At a few minutes to 7, we were about 100 yards from the Franklin Bridge. That is when 2 black fins came within 3 feet of our boat. John and I saw them, and we immediately went to the side to investigate. They were indeed two 4-foot long sharks. We informed Captain Max. He hadn’t seen them, so we all just kept on the lookout. Then Captain Max’s expression changed, and he pointed to the 2 fins circling Lori and Craig. As a fisherman, he said “Where there are 2, there are more…” We briefly considered that perhaps they would swim away. Captain Max said it was indeed feeding time and there was a lot of fish activity by the bridge.
Lori showed no signs of slowing down.

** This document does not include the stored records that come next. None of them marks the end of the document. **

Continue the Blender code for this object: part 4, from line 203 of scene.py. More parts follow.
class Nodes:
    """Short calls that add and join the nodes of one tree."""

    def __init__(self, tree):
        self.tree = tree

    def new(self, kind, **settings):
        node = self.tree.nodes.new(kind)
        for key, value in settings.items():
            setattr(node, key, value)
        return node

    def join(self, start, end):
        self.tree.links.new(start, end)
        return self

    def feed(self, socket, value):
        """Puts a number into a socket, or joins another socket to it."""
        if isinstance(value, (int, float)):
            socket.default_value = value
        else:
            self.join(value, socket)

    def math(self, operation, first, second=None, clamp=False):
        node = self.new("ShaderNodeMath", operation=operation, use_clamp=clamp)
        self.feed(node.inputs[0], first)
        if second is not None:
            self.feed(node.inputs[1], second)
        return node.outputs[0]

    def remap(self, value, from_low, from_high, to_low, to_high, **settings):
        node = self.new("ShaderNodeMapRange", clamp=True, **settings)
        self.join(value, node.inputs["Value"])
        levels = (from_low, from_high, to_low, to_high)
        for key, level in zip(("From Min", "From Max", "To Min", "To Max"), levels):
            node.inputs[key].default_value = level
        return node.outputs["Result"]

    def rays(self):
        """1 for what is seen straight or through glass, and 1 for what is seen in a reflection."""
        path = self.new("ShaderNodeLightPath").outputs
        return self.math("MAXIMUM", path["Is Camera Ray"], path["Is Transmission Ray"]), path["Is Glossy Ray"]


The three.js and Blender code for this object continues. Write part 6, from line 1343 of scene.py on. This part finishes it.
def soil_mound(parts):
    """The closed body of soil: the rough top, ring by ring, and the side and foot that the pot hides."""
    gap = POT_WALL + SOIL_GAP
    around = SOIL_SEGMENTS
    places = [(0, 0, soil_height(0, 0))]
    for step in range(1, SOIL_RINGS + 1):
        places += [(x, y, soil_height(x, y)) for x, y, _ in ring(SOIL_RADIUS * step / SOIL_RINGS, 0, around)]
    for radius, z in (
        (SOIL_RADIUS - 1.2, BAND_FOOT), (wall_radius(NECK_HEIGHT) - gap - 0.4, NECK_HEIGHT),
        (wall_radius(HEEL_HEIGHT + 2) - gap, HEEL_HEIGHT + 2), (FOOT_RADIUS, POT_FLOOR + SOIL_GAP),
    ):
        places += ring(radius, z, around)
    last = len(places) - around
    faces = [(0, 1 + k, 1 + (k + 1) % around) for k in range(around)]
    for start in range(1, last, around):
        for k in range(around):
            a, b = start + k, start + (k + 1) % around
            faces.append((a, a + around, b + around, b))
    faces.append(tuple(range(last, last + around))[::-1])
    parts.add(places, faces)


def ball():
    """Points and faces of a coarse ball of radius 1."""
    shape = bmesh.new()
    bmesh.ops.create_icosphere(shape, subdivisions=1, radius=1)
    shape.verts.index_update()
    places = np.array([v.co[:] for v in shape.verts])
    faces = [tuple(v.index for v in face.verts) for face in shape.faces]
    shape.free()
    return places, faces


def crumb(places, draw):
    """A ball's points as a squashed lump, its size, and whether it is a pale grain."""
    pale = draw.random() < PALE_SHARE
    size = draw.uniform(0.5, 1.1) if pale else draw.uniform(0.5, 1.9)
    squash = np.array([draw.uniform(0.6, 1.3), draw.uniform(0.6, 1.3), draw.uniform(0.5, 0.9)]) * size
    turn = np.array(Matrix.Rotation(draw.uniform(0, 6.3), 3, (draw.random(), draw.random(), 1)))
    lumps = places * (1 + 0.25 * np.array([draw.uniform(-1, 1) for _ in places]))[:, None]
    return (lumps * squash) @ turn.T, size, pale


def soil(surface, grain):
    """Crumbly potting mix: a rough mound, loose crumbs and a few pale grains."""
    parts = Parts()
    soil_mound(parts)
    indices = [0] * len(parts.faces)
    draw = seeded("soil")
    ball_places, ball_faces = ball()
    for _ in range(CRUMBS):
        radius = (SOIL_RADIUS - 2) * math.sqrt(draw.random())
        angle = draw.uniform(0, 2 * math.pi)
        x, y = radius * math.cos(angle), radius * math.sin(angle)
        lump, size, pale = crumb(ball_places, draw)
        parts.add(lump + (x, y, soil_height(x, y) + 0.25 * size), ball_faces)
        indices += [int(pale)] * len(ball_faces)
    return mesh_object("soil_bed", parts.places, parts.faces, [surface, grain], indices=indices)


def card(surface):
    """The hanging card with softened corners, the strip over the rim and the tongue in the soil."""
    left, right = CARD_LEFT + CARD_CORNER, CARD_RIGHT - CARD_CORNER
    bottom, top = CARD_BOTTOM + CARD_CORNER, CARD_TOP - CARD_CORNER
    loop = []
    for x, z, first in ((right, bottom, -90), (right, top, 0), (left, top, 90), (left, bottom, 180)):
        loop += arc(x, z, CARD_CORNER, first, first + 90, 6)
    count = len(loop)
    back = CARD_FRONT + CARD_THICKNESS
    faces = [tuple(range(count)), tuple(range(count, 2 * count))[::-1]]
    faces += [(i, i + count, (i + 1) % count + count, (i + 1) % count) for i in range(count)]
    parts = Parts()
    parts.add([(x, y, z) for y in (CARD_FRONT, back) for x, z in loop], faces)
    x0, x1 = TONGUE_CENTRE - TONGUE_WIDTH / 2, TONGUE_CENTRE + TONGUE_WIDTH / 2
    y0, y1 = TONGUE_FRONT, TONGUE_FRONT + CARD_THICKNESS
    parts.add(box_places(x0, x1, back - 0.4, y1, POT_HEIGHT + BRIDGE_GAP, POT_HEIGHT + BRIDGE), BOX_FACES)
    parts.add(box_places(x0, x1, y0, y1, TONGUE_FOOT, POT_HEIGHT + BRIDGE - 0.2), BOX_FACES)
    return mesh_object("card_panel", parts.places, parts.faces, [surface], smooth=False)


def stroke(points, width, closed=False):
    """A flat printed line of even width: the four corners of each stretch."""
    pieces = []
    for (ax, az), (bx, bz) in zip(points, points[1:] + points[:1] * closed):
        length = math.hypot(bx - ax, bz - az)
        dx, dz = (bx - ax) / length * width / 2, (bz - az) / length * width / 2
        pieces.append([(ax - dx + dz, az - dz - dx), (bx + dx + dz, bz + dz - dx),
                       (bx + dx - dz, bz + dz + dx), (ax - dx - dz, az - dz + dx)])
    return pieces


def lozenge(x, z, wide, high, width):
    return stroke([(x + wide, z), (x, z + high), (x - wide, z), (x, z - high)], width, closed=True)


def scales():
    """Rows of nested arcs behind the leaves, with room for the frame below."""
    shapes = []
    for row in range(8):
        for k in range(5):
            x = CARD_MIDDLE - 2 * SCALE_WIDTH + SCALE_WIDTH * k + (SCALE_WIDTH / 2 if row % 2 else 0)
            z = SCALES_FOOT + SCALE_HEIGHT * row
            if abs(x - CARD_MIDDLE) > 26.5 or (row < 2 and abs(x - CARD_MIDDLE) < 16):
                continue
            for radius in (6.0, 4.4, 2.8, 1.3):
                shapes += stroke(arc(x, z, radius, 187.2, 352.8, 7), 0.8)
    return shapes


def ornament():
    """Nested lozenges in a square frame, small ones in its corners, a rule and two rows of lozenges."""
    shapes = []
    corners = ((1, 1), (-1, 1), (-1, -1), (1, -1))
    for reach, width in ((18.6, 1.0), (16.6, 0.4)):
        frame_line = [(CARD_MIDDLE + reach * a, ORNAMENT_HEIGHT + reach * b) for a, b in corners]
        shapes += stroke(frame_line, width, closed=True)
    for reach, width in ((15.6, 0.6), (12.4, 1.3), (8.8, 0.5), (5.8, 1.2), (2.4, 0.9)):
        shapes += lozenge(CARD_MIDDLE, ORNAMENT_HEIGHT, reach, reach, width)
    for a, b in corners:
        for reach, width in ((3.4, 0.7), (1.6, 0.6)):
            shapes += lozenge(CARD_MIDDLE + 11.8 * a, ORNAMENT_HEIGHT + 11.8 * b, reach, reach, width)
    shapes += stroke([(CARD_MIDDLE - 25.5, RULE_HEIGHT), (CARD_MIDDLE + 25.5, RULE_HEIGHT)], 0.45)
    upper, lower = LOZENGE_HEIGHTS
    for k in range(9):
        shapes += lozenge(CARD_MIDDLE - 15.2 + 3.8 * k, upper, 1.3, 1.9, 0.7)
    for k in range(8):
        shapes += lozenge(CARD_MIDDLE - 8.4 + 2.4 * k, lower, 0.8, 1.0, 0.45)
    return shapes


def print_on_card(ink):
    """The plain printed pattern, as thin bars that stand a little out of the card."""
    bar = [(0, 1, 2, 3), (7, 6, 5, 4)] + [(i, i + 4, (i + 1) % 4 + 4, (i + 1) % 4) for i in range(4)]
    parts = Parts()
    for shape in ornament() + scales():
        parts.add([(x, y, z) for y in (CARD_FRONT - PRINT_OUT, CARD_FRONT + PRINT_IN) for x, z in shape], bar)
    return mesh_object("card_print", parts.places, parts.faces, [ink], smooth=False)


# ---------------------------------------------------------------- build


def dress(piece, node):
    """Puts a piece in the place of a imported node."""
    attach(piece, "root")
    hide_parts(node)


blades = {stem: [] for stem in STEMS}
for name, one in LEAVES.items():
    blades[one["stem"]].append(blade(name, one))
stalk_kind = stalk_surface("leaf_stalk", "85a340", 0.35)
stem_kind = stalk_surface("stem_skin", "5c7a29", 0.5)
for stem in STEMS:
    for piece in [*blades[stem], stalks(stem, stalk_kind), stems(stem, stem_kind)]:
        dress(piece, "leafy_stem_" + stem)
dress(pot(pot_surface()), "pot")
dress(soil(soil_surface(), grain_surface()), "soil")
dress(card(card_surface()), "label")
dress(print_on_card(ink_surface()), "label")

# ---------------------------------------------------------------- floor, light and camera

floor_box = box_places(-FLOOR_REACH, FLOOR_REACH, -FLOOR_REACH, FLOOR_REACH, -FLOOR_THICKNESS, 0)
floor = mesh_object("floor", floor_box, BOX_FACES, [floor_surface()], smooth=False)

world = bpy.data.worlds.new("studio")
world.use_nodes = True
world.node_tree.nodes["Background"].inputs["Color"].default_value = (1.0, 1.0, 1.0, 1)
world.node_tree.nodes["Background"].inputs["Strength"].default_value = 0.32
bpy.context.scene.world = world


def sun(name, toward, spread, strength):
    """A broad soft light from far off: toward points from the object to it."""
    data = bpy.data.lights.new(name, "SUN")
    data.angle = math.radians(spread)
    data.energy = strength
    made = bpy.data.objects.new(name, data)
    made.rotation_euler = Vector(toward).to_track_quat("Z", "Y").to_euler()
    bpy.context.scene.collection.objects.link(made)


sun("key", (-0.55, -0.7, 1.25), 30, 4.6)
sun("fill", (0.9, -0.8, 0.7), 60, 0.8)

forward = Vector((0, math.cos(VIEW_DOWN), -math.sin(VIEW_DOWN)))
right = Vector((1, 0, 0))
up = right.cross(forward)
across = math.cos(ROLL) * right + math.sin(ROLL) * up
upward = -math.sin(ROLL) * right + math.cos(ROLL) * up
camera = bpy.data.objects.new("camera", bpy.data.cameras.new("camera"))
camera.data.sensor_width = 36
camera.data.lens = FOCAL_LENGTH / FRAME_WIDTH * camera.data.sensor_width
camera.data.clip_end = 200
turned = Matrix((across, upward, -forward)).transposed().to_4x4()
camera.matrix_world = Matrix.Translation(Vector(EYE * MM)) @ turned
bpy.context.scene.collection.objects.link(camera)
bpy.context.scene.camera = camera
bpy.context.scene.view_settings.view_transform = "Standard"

She was ready to keep swimming for as long as it took. It could have been another 3 hours, or it could have been an hour and a half and I have no doubt she would have continued at 70 strokes per minute.

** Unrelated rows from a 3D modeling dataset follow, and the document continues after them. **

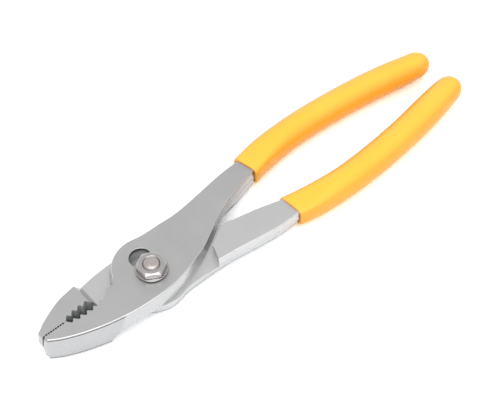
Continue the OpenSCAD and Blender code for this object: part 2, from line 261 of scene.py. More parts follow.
def tang_step(x):
    """The change of the half thickness from the shank to the tang inside the grip."""
    start = GRIP_X + GRIP_END
    return (HALF_TANG - HALF_SHANK) * share_of(x, start, start + GRIP_END)


def top_height(x):
    """Half thickness of the outer side: jaw, fall, shank and tang."""
    fall = (1 + np.cos(np.pi * share_of(x, *FALL))) / 2
    return HALF_SHANK + (HALF_T - HALF_SHANK) * fall + tang_step(x)


def bottom_height(x):
    """Half thickness of the lapped side."""
    rise = share_of(x, SHOULDER_X, PIVOT_X)
    return HALF_T + (HALF_SHANK - HALF_T) * rise + tang_step(x)


# Parting land along the forging: half height, fall at its sides, how far it stands out
LAND, LAND_FALL, PROUD = 0.28, 0.12, 0.08
# The jaws are ground smooth up to here, and the land fades in behind
GROUND = (40, 52)
# Radii of the forging's edges at the flat faces
EDGE_OUT, EDGE_IN, EDGE_STEPS = 0.5, 0.45, 5
# The outline's longest side and easing rounds, the distance of the stations up to the
# shank and on it, where that starts, and the length at the nose that follows its draft
OUTLINE_STEP, OUTLINE_ROUNDS = 0.4, 6
STATION_FINE, STATION_COARSE, SHANK_FROM, NOSE_L = 0.6, 1.2, 72, 6


def forging(front_h, knuckle, back_out):
    """A lever's blank: its outline with draft, parting land and rounded edges."""
    belly, back = edges_of(front_h, knuckle, back_out)
    belly = softened(resampled(belly, OUTLINE_STEP), OUTLINE_ROUNDS)
    back = softened(resampled(back, OUTLINE_STEP), OUTLINE_ROUNDS)
    belly_n, back_n = normals(belly), normals(back)
    end = min(belly[-1][0], back[-1][0])
    stations = np.concatenate([np.arange(0, SHANK_FROM, STATION_FINE),
                               np.arange(SHANK_FROM, end, STATION_COARSE), [end]])

    def ring(inset_of, z_of):
        """A closed outline at the inset and the height that hold at each x."""
        x = stations.copy()
        first = inset_of(np.zeros(1))[0]
        near = x < NOSE_L
        x[near] = first + x[near] * (NOSE_L - first) / NOSE_L
        low = belly + belly_n * inset_of(belly[:, 0])[:, None]
        high = back - back_n * inset_of(back[:, 0])[:, None]
        y0 = np.interp(x, np.maximum.accumulate(low[:, 0]), low[:, 1])
        y1 = np.interp(x, np.maximum.accumulate(high[:, 0]), high[:, 1])
        z = z_of(x)
        return list(zip(x, y0, z)) + list(zip(x, y1, z))[::-1]

    rings = []
    for sign, slope, height, edge in ((-1, DRAFT_IN, bottom_height, EDGE_IN),
                                      (1, DRAFT_OUT, top_height, EDGE_OUT)):
        made = []
        for z, proud in ((LAND, 1), (LAND + LAND_FALL, 0)):
            made.append(ring(
                lambda x: z * slope - proud * (PROUD + z * slope) * share_of(x, *GROUND),
                lambda x: np.full_like(x, sign * z)))
        for k in range(EDGE_STEPS + 1):
            a = math.radians(90 * k / EDGE_STEPS)
            down, back_in = edge * (1 - math.sin(a)), edge * (1 - math.cos(a))
            made.append(ring(lambda x: slope * (height(x) - down) + back_in,
                             lambda x: sign * (height(x) - down)))
        rings += made[::-1] if sign < 0 else made
    verts, faces = skin(rings)
    n = len(stations)
    for start in (0, len(verts) - 2 * n):
        for i in range(n - 1):
            quad = tuple(start + k for k in (i, i + 1, 2 * n - 2 - i, 2 * n - 1 - i))
            faces.append(quad if start else quad[::-1])
    return verts, faces


def crest(x, length):
    """Height of the pipe grip's crests over its circular hollow."""
    r = (length ** 2 / 4 + HOLLOW_D ** 2) / (2 * HOLLOW_D)
    u = x - FLAT_L - length / 2
    return r - HOLLOW_D - math.sqrt(r * r - u * u)


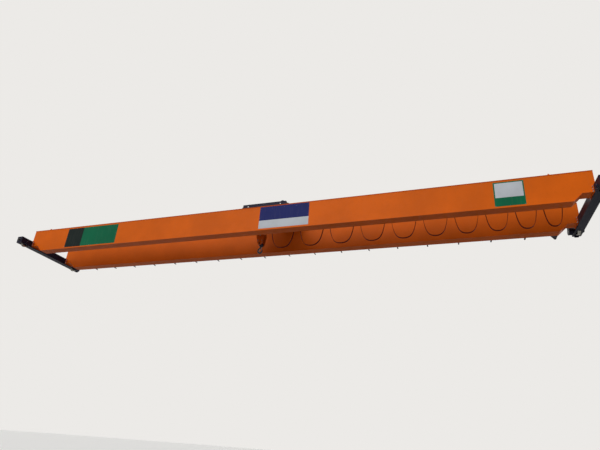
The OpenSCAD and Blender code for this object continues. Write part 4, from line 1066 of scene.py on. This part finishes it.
class CRANE_OT_stage(bpy.types.Operator):
    """Pale floor, soft light and the camera at the photograph's angle"""

    bl_idname = "crane.stage"
    bl_label = "Stage"

    def execute(self, context):
        context.scene.view_settings.view_transform = "Standard"
        self.floor(context.scene)
        self.lights(context.scene)
        self.camera(context.scene)
        return {"FINISHED"}

    def floor(self, scene):
        """Plain floor below the raised crane: pale to the camera, mid grey to bounced light."""
        mesh = bmesh.new()
        bmesh.ops.create_grid(mesh, x_segments=1, y_segments=1, size=FLOOR_HALF)
        data = bpy.data.meshes.new("studio_floor")
        mesh.to_mesh(data)
        mesh.free()
        piece = bpy.data.objects.new("studio_floor", data)
        piece.location = (0, 0, FLOOR_Z)
        scene.collection.objects.link(piece)
        material, add, _ = new_material("Studio floor, matt paint")
        shown = {0: seen_directly(add), 6: linear("#8c8a86"), 7: linear(colours().floor)}
        shade(add, add("Mix", shown, **COLOUR), 0.9)
        data.materials.append(material)

    def lights(self, scene):
        """Fill from the world, which looks pale, and three soft suns."""
        world = bpy.data.worlds.new("studio")
        scene.world = world
        world.use_nodes = True
        world.node_tree.nodes.clear()
        add = partial(add_node, world.node_tree)
        fill = add("Background", {"Color": linear("#dfe3e8"), "Strength": 0.30})
        back = add("Background", {"Color": linear("#eceae7"), "Strength": 1.0})
        add("OutputWorld", {"Surface": add("MixShader", [seen_directly(add), fill, back])})
        for name, strength, spread, aim in SUNS:
            lamp = bpy.data.lights.new("studio_" + name, "SUN")
            lamp.energy = strength
            lamp.angle = math.radians(spread)
            holder = bpy.data.objects.new("studio_" + name, lamp)
            holder.rotation_mode = "QUATERNION"
            holder.rotation_quaternion = Vector(aim).to_track_quat("-Z", "Y")
            scene.collection.objects.link(holder)

    def camera(self, scene):
        """Eye height 1.6 m above the floor, looking up and a little tilted."""
        yaw, pitch, roll = CAMERA_YAW, CAMERA_PITCH, CAMERA_ROLL
        forward = Vector((math.sin(yaw) * math.cos(pitch), math.cos(yaw) * math.cos(pitch),
                          math.sin(pitch)))
        level = Vector((math.cos(yaw), -math.sin(yaw), 0))
        above = level.cross(forward)
        right = math.cos(roll) * level + math.sin(roll) * above
        up = -math.sin(roll) * level + math.cos(roll) * above
        data = bpy.data.cameras.new("camera")
        data.lens, data.sensor_width = sizes().lens, 36.0
        data.shift_y = CAMERA_SHIFT
        data.clip_start, data.clip_end = 0.1, 1000
        camera = bpy.data.objects.new("camera", data)
        turn = Matrix((right, up, -forward)).transposed().to_4x4()
        camera.matrix_world = Matrix.Translation(CAMERA_PLACE) @ turn
        scene.collection.objects.link(camera)
        scene.camera = camera


OPERATORS = (
    CRANE_OT_paint_frame, CRANE_OT_girder_welds, CRANE_OT_rail_stitches, CRANE_OT_boards,
    CRANE_OT_truck_fasteners, CRANE_OT_festoon, CRANE_OT_wire_rope, CRANE_OT_hook,
    CRANE_OT_trolley_fittings, CRANE_OT_stage,
)


class CRANE_PT_dressing(bpy.types.Panel):
    """Sidebar panel that lists the crane's sizes, colours and pieces"""

    bl_idname = "CRANE_PT_dressing"
    bl_label = "Overhead crane"
    bl_space_type = "VIEW_3D"
    bl_region_type = "UI"
    bl_category = "Crane"

    def draw(self, context):
        for group in (context.scene.crane_sizes, context.scene.crane_colours):
            box = self.layout.box()
            for key in group.__annotations__:
                box.prop(group, key)
        for operator in OPERATORS:
            self.layout.operator(operator.bl_idname)


CLASSES = (CraneColours, CraneSizes) + OPERATORS + (CRANE_PT_dressing,)


def register():
    for cls in CLASSES:
        bpy.utils.register_class(cls)
    bpy.types.Scene.crane_colours = PointerProperty(type=CraneColours)
    bpy.types.Scene.crane_sizes = PointerProperty(type=CraneSizes)


def unregister():
    del bpy.types.Scene.crane_sizes
    del bpy.types.Scene.crane_colours
    for cls in reversed(CLASSES):
        bpy.utils.unregister_class(cls)


def main():
    register()
    bpy.ops.crane.stage()
    bpy.ops.crane.paint_frame()
    bpy.ops.crane.girder_welds()
    bpy.ops.crane.rail_stitches()
    bpy.ops.crane.boards()
    bpy.ops.crane.truck_fasteners()
    bpy.ops.crane.festoon()
    bpy.ops.crane.wire_rope()
    bpy.ops.crane.hook()
    bpy.ops.crane.trolley_fittings()


if __name__ == "__main__":
    main()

However, I was taking NO CHANCES with my swimmer. She has an unlimited open water career ahead of her and she had more than proven herself has a hard core open water swimmer. I made the final decision to pull her immediately. At exactly 12 hours, I blew my whistle and instructed her to return to the boat now. She wanted to know why, and I told her I would tell her on the boat, but she needed to get out now.
Once she got on, I put a towel around her and told her how proud I was and that I had to pull her for her safety. I know how upset she was and still is, but I am SO PROUD of her and how tough she was. I see this as an incredible 12 Hours of Power Swimming. This will qualify her other open water swims and should give her the confidence that she can attack her next swim.
Captain Max, Kayaker John and Kayaker Craig were in absolute awe of her and I am just so proud! I can’t wait till the next adventure with her. I have instructed her to take 3 weeks off and RELAX and then she can get back in the water, where she will be stronger and better than ever.
In my book, Lori and Yuta are SUPERSTARS!!!!! I’m so glad I was able to be a part of it.